A useful revision method is to summarise each required practical in a simple format:
Aim
Equipment
Method
Variables
Sources of error
How to improve accuracy
What the graph should show
What the result means
This helps you prepare for practical-based questions without relying on memorisation alone.
Use visual revision properly
Physics contains many abstract ideas, so visual revision can be powerful. Mind maps, diagrams, flowcharts and flashcards can all help, but only if they are active.
Do not simply copy textbook diagrams. Recreate them from memory. Label forces, fields, circuit components or wave properties without looking. Then check what you missed.
Flashcards are useful for definitions, equations, units and common explanations. Mind maps are better for linking topics. For example, circular motion can connect to forces, fields, energy and mathematical modelling.
The aim is not to make beautiful notes. The aim is to retrieve information quickly and accurately.

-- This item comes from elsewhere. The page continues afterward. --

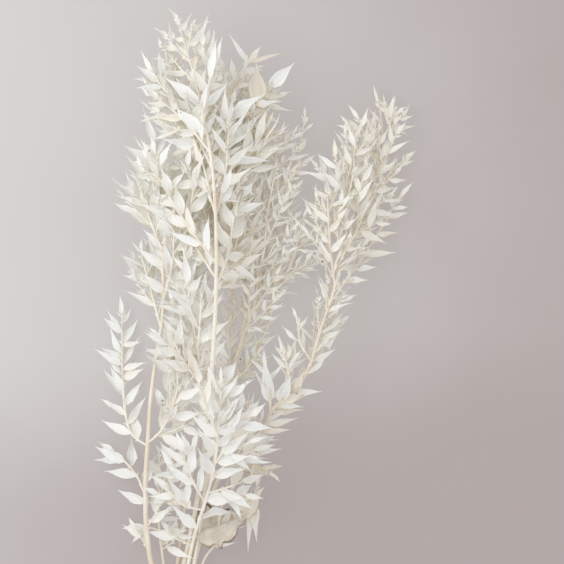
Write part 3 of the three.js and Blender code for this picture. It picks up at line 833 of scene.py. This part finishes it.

Explain concepts to someone else
One of the best tests of understanding is whether you can teach the idea to another person.
Try explaining momentum, interference, electric fields or nuclear decay without using your notes. If you cannot explain a concept clearly, you probably do not understand it fully yet.
This technique is particularly effective for Physics because it forces you to organise your thinking. It also reveals hidden gaps. You may find that you can use an equation but cannot explain why it works, or that you remember a definition but cannot apply it to a practical situation.
Teaching is not a replacement for exam practice, but it is a strong way to deepen understanding.
Read beyond the course if you are aiming high
If you are applying for competitive university courses, especially Physics, Engineering, Natural Sciences or related subjects, wider reading can strengthen both your understanding and your application.
This does not mean racing ahead into university-level material without support. It means exploring Physics in a thoughtful way. You might read accessible books, attend lectures, watch university talks, enter competitions or explore topics such as quantum mechanics, astrophysics, particle physics, materials science or renewable energy.
Supercurricular work helps you see Physics as more than an exam subject. It also gives you stronger material for personal statements and interviews.
Keep your routine realistic
The students who succeed in A Level Physics are rarely those who revise in dramatic last-minute bursts. They are usually the ones who work steadily.
A strong weekly routine might include:
Reviewing class notes soon after each lesson
Completing practice questions on the current topic
Revisiting one older topic each week
Updating your traffic light list
Correcting mistakes from marked work
Doing short equation and definition recall
Attempting timed questions as exams approach
Small, consistent study sessions are usually more effective than occasional long sessions. Physics rewards repeated exposure. Each time you return to a topic, the ideas become more familiar and easier to apply.
Key takeaways
A Level Physics is difficult, but it is manageable with the right approach. Know your specification, strengthen your maths, practise past papers early and pay attention to practical skills. Do not avoid weak topics. Identify them, break them down and tackle them systematically.
For prospective A Level applicants, the best time to start preparing is before the course feels overwhelming. A strong foundation in Year 12 can make Year 13 far more manageable, especially if you are aiming for an A or A*.
Physics can open doors to some of the most competitive and rewarding university pathways. It builds problem-solving, precision, resilience and analytical thinking. These skills matter far beyond the exam hall.